**TASK OBJECTIVE:**
Nothing should be output except the lines from the one containing "make_tabs(TAB_WHITE)" through the one containing "its imported solids.", both ends included, each repeated exactly.

## begin DATA

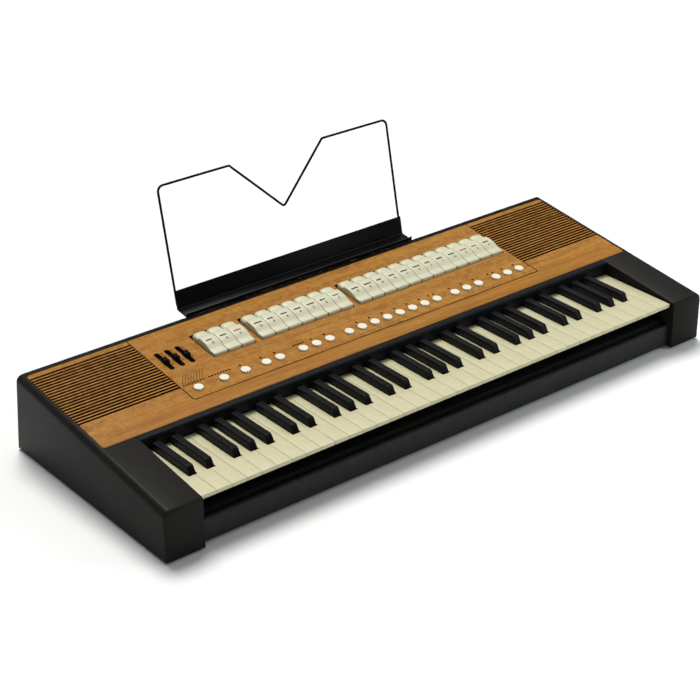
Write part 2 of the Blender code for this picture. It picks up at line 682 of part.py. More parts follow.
def make_keybed(surface):
    """The folded chassis under the keys, with its front stop rail and rear fixing block."""
    top_z = KEYBED_TOP_Z
    front_y, rear_y = KEYBED_Y
    path = [(rear_y, KEYBED_FOOT_Z), (rear_y, top_z), (front_y, top_z), (front_y, KEYBED_FOOT_Z)]
    folds = rounded(path, (0.0, 0.002, 0.002, 0.0), 2)
    half = CHEEK_INNER_X - 0.001
    chassis = folded_sheet(folds, 0.0016, -half, half)
    stop_rail = box((-half + 0.004, STOP_RAIL_Y[0], top_z - 0.001),
                    (half - 0.004, STOP_RAIL_Y[1], top_z + 0.004))
    block = box((-half + 0.004, STRIP_FRONT_Y + 0.001, top_z - 0.001),
                (half - 0.004, STRIP_REAR_Y, KEY_BODY_BOTTOM_Z - 0.0005))
    reach = BED_WINDOW_PITCH / 3
    windows = boxes([((BED_WINDOW_PITCH * index - reach, BED_WINDOW_Y[0], top_z - 0.004),
                      (BED_WINDOW_PITCH * index + reach, BED_WINDOW_Y[1], top_z + 0.004))
                     for index in range(-2, 3)])
    cut(fuse([chassis, stop_rail, block]), windows)
    return finish(chassis, "keybed", Matrix.Translation((0, 0, top_z)), surface)


def tab_outline():
    """Side view of a tab in (s, h): front plateau, ramp, raised area, rear crest and clip for the rod."""
    clip_left, clip_right = TAB_PIVOT_S - TAB_CLIP_RADIUS, TAB_PIVOT_S + TAB_CLIP_RADIUS
    clip_top = TAB_PIVOT_H + TAB_CLIP_RADIUS
    chamfer = TAB_CLIP_RADIUS * 0.55
    return [(TAB_S[0], -0.0038), (0.0967, 0.0024), (0.0980, 0.0043), (0.1060, 0.0041), (0.1108, 0.0053),
            (0.1155, 0.0073), (0.1205, 0.0087), (0.1270, 0.0092), (0.1340, 0.0091), (0.1378, 0.0081),
            (0.1420, 0.0060), (0.1490, 0.0058), (0.1530, 0.0048), (0.1552, 0.0022), (TAB_S[1], -0.0038),
            (0.1325, TAB_FOOT_H), (clip_right, TAB_FOOT_H), (clip_right, clip_top - chamfer),
            (clip_right - chamfer, clip_top), (clip_left + chamfer, clip_top),
            (clip_left, clip_top - chamfer), (clip_left, TAB_FOOT_H), (0.1215, TAB_FOOT_H)]


def make_tabs(surface):
    """The rocking tabs, each clipped on the rod."""
    number = 0
    for start, count in TAB_GROUPS:
        for index in range(count):
            number += 1
            left = start + index * TAB_PITCH
            right = left + TAB_PITCH - TAB_GAP
            tab = plate(tab_outline(), left, right, PANEL_MATRIX @ ALONG_X)
            side_x = (right - left) / 2 - 1e-6
            bevel_edges(tab, TAB_EDGE, 1, lambda a, b: abs(a.z) > side_x and abs(b.z) > side_x
                        and a.z * b.z > 0 and a.y > 0.002 and b.y > 0.002)
            corners = [(left, TAB_S[0]), (right, TAB_S[0]), (right, TAB_S[1]), (left, TAB_S[1])]
            plan = rounded(corners, [TAB_FRONT_CORNER] * 2 + [TAB_REAR_CORNER] * 2, 3)
            combine(tab, plate(plan, -0.02, 0.02, PANEL_MATRIX), "INTERSECT")
            pivot = PANEL_MATRIX @ Matrix.Translation(((left + right) / 2, TAB_PIVOT_S, TAB_PIVOT_H))
            finish(tab, f"stop_tab_{number:02d}", pivot, surface)


def button_cap(x):
    """A round cap with a shallow dish and a rounded rim, standing on the bar under the wood."""
    radius, height = BUTTON_RADIUS, BUTTON_HEIGHT
    profile = [(0.0, height * 0.90), (radius * 0.84, height), (radius * 0.96, height * 0.80),
               (radius, height * 0.50), (radius, -0.0085), (0.0, -0.0085)]
    return turned(profile, BUTTON_SIDES, PANEL_MATRIX @ Matrix.Translation((x, BUTTON_S, 0.0)))


def make_button_strips(surface):
    """Each group of push buttons on its carrier bar."""
    for number, (first, count) in enumerate(BUTTON_GROUPS, start=1):
        last = first + BUTTON_PITCH * (count - 1)
        bar = box((first - 0.009, BUTTON_S - 0.0055, -0.0095), (last + 0.009, BUTTON_S + 0.0055, -0.0075),
                  PANEL_MATRIX)
        caps = [button_cap(first + BUTTON_PITCH * index) for index in range(count)]
        origin = PANEL_MATRIX @ Matrix.Translation(((first + last) / 2, BUTTON_S, 0.0))
        finish(fuse([bar] + caps), f"button_strip_{number}", origin, surface)


def make_faders(surface):
    """Fader caps with a finger hollow, each on a blade that goes down through its slot."""
    half_length, half_width = CAP_LENGTH / 2, CAP_WIDTH / 2
    side_view = [(-half_length, 0.0005), (half_length, 0.0005), (half_length * 0.72, CAP_HEIGHT),
                 (half_length * 0.36, CAP_HEIGHT * 0.86), (0.0, CAP_HEIGHT * 0.80),
                 (-half_length * 0.36, CAP_HEIGHT * 0.86), (-half_length * 0.72, CAP_HEIGHT)]
    for number, (x, s) in enumerate(zip(FADER_X, FADER_S), start=1):
        place = PANEL_MATRIX @ Matrix.Translation((x, s, 0.0))
        cap = plate(side_view, -half_width, half_width, place @ ALONG_X)
        side_z = half_width - 1e-6
        bevel_edges(cap, 0.0006, 1, lambda a, b: abs(a.z) > side_z and abs(b.z) > side_z
                    and a.z * b.z > 0 and a.y > 0.001 and b.y > 0.001)
        blade = box((-0.0007, -0.0025, -0.0112), (0.0007, 0.0025, 0.002), place)
        finish(fuse([cap, blade]), f"fader_{number}", place, surface)


def make_control_chassis(surface):
    """The tray hung under the wood, with the tab rod on its posts, fader bodies and switch blocks."""
    floor_h, lip_h, half = TRAY_FLOOR_H, -WOOD_THICKNESS - CLEARANCE, TRAY_HALF_WIDTH
    path = [(-half, lip_h), (-half, floor_h), (half, floor_h), (half, lip_h)]
    quarter_turn = Matrix.Rotation(-math.pi / 2, 4, "Z")
    tray = folded_sheet(path, TRAY_SHEET, -TRAY_S[1], -TRAY_S[0], PANEL_MATRIX @ quarter_turn)
    top_h = floor_h + TRAY_SHEET
    posts = [((x - 0.0015, TAB_PIVOT_S - 0.005, top_h - 0.0004),
              (x + 0.0015, TAB_PIVOT_S + 0.005, TAB_PIVOT_H + 0.0021))
             for x in ROD_POST_X]
    rod_middle = (ROD_POST_X[0] + ROD_POST_X[-1]) / 2
    rod_length = ROD_POST_X[-1] - ROD_POST_X[0] + 0.003
    rod = cylinders([(TAB_PIVOT_S, TAB_PIVOT_H, rod_middle)], TAB_ROD_RADIUS, rod_length, 8,
                    PANEL_MATRIX @ ALONG_X)
    switches = [((first - 0.005, BUTTON_S - 0.004, top_h - 0.0004),
                 (first + BUTTON_PITCH * (count - 1) + 0.005, BUTTON_S + 0.004, -0.0111))
                for first, count in BUTTON_GROUPS]
    fader_bodies = [((x - 0.0045, 0.096, top_h - 0.0004), (x + 0.0045, 0.1545, -0.009)) for x in FADER_X]
    fader_slots = [((x - 0.0013, 0.1015, -0.012), (x + 0.0013, 0.149, -0.008)) for x in FADER_X]
    fuse([tray, boxes(posts, PANEL_MATRIX), rod, boxes(switches, PANEL_MATRIX),
          boxes(fader_bodies, PANEL_MATRIX)])
    cut(tray, boxes(fader_slots, PANEL_MATRIX))
    return finish(tray, "control_chassis", PANEL_MATRIX, surface)


def make_speaker(name, side, surface):
    """A round driver: rim, basket cone and magnet, open at the front."""
    rim = SPEAKER_RADIUS
    profile = [(0.0, -0.0160), (0.014, -0.0175), (rim - 0.012, -0.0068), (rim - 0.005, -0.0056),
               (rim, -0.0056), (rim, -0.0080), (rim - 0.008, -0.0086), (0.026, -0.0230), (0.026, -0.0330),
               (0.0, -0.0330)]
    driver = turned(profile, 16, PANEL_MATRIX @ Matrix.Translation((side * SPEAKER_X, SPEAKER_S, 0.0)))
    origin = PANEL_MATRIX @ Matrix.Translation((side * SPEAKER_X, SPEAKER_S, 0.0))
    return finish(driver, name, origin, surface)


def make_music_rest(surface):
    """Tray with front lip and back band, wire frame with its V notch, and the two hanger plates."""
    base_h = CLEARANCE
    lean = Vector((math.sin(REST_LEAN), math.cos(REST_LEAN)))
    fold = Vector((REST_FOLD_S, base_h))
    band_top = fold + lean * REST_BAND_HEIGHT
    path = [(REST_LIP_S, base_h + REST_LIP_HEIGHT), (REST_LIP_S, base_h), tuple(fold), tuple(band_top)]
    folds = rounded(path, (0.0, REST_LIP_FOLD, REST_BAND_FOLD, 0.0), 3)
    sheet = folded_sheet(folds, REST_SHEET, -REST_HALF_WIDTH, REST_HALF_WIDTH, PANEL_MATRIX)
    wire_offset = REST_SHEET / 2 + REST_WIRE_RADIUS - 0.0009
    rear = Vector((lean.y, -lean.x))
    frame_origin = fold + rear * wire_offset
    across, up = Vector((1, 0, 0)), Vector((0, lean.x, lean.y))
    away = across.cross(up)
    lean_matrix = Matrix.Translation((0, *frame_origin)) @ Matrix((across, up, away)).transposed().to_4x4()
    top, half = REST_WIRE_HEIGHT - REST_WIRE_RADIUS, REST_WIRE_HALF_WIDTH
    notch = REST_NOTCH_HALF_WIDTH
    outline = [(-half, 0.006), (-half, top), (-notch, top), (0.0, top - REST_NOTCH_DEPTH), (notch, top),
               (half, top), (half, 0.006)]
    drawn = rounded(outline, (0.0, REST_WIRE_CORNER, 0.006, 0.006, 0.006, REST_WIRE_CORNER, 0.0), 3)
    frame = wire([(x, y, 0.0) for x, y in drawn], REST_WIRE_RADIUS, PANEL_MATRIX @ lean_matrix)
    hangers = [((x - HANGER_HALF_WIDTH, CASE_REAR_S + 0.0005, -HANGER_LENGTH),
                (x + HANGER_HALF_WIDTH, CASE_REAR_S + 0.0018, base_h + 0.0006))
               for x in (-HANGER_X, HANGER_X)]
    fuse([sheet, frame, boxes(hangers, PANEL_MATRIX)])
    return finish(sheet, "music_rest", PANEL_MATRIX @ Matrix.Translation((0, REST_LIP_S, 0)), surface)


def make_connector_panel(surface):
    """The rear plate with its mains inlet, jack sockets and round sockets, each a blind hollow."""
    face_s = CASE_REAR_S - 0.0004
    body = box((PLATE_X[0], PLATE_BACK_S, PLATE_H[0]), (PLATE_X[1], face_s, PLATE_H[1]), PANEL_MATRIX)
    middle_h = (PLATE_H[0] + PLATE_H[1]) / 2
    along_s = PANEL_MATRIX @ Matrix.Rotation(-math.pi / 2, 4, "X")
    width, height = INLET_HALF_SIZE
    corners = [(INLET_X - width, middle_h - height), (INLET_X + width, middle_h - height),
               (INLET_X + width, middle_h + height), (INLET_X - width, middle_h + height)]
    outline = rounded(corners, (0.004, 0.004, 0.001, 0.001), 2)
    inlet = plate([(x, -h) for x, h in outline], face_s - 0.014, face_s + 0.005, along_s)
    depth = 0.012
    jacks = cylinders([(x, -middle_h, face_s) for x in JACK_X], JACK_RADIUS, 2 * depth, 12, along_s)
    rounds = cylinders([(x, -middle_h, face_s) for x in DIN_X], DIN_RADIUS, 2 * depth, 14, along_s)
    nuts = cylinders([(x, -middle_h, face_s - 0.001) for x in JACK_X], JACK_RADIUS + 0.0022, 0.005, 12,
                     along_s)
    cut(fuse([body, nuts]), inlet, jacks, rounds)
    origin = PANEL_MATRIX @ Matrix.Translation((sum(PLATE_X) / 2, face_s, middle_h))
    return finish(body, "connector_panel", origin, surface)


clear_scene()
PARTS = new_collection("electronic_organ")
BLACK_SATIN = material("black_satin", (0.020, 0.020, 0.021), 0.42)
BLACK_STEEL = material("black_steel", (0.016, 0.016, 0.017), 0.38, 0.3)
OAK = material("oak_veneer", (0.46, 0.24, 0.075), 0.48)
IVORY = material("ivory_plastic", (0.78, 0.74, 0.52), 0.30)
EBONY = material("ebony_plastic", (0.014, 0.014, 0.016), 0.28)
TAB_WHITE = material("tab_white", (0.72, 0.71, 0.58), 0.36)
BUTTON_WHITE = material("button_white", (0.84, 0.82, 0.74), 0.34)
CONE_PAPER = material("cone_paper", (0.045, 0.045, 0.048), 0.80)

make_cheek("left_cheek", -1, BLACK_SATIN)
make_cheek("right_cheek", 1, BLACK_SATIN)
make_case_shell(BLACK_STEEL)
make_front_rail(BLACK_STEEL)
make_fallboard(BLACK_SATIN)
make_wood_panel(OAK)
make_keybed(BLACK_STEEL)
make_key_sets(IVORY, EBONY)
make_tabs(TAB_WHITE)
make_button_strips(BUTTON_WHITE)
make_faders(EBONY)
make_control_chassis(BLACK_STEEL)
make_speaker("speaker_left", -1, CONE_PAPER)
make_speaker("speaker_right", 1, CONE_PAPER)
make_music_rest(BLACK_STEEL)
make_connector_panel(BLACK_STEEL)
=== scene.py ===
"""Looks of a portable electronic organ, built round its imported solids.

Each sub-assembly is a class that holds its sizes in metres, builds its meshes and dresses them. Two
frames are used: the world frame, with the keys facing -Y, and the panel frame (x, s, h) of the sloping
wood top, where s runs up the slope from the wood's front edge and h stands square to it.
"""

import json
import logging
import math
from dataclasses import dataclass
from enum import Enum
from typing import Callable, Iterable, Sequence

import bmesh
import bpy
from mathutils import Matrix, Vector

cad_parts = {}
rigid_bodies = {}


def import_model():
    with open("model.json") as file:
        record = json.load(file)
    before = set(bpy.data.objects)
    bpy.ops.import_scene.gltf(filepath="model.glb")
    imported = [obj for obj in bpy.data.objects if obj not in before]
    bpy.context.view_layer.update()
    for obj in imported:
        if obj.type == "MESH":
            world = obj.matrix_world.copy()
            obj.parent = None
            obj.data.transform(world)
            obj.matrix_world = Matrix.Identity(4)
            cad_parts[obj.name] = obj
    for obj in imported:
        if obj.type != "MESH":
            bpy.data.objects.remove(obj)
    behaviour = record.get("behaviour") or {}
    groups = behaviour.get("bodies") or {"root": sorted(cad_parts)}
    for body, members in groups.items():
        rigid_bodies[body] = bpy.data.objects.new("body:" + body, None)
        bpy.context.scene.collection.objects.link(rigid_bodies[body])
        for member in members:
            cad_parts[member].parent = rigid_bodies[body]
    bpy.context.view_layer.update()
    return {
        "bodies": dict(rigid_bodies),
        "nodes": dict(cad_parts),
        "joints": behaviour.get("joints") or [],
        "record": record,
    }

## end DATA

**ANSWER TO THIS TASK:**
make_tabs(TAB_WHITE)
make_button_strips(BUTTON_WHITE)
make_faders(EBONY)
make_control_chassis(BLACK_STEEL)
make_speaker("speaker_left", -1, CONE_PAPER)
make_speaker("speaker_right", 1, CONE_PAPER)
make_music_rest(BLACK_STEEL)
make_connector_panel(BLACK_STEEL)
=== scene.py ===
"""Looks of a portable electronic organ, built round its imported solids.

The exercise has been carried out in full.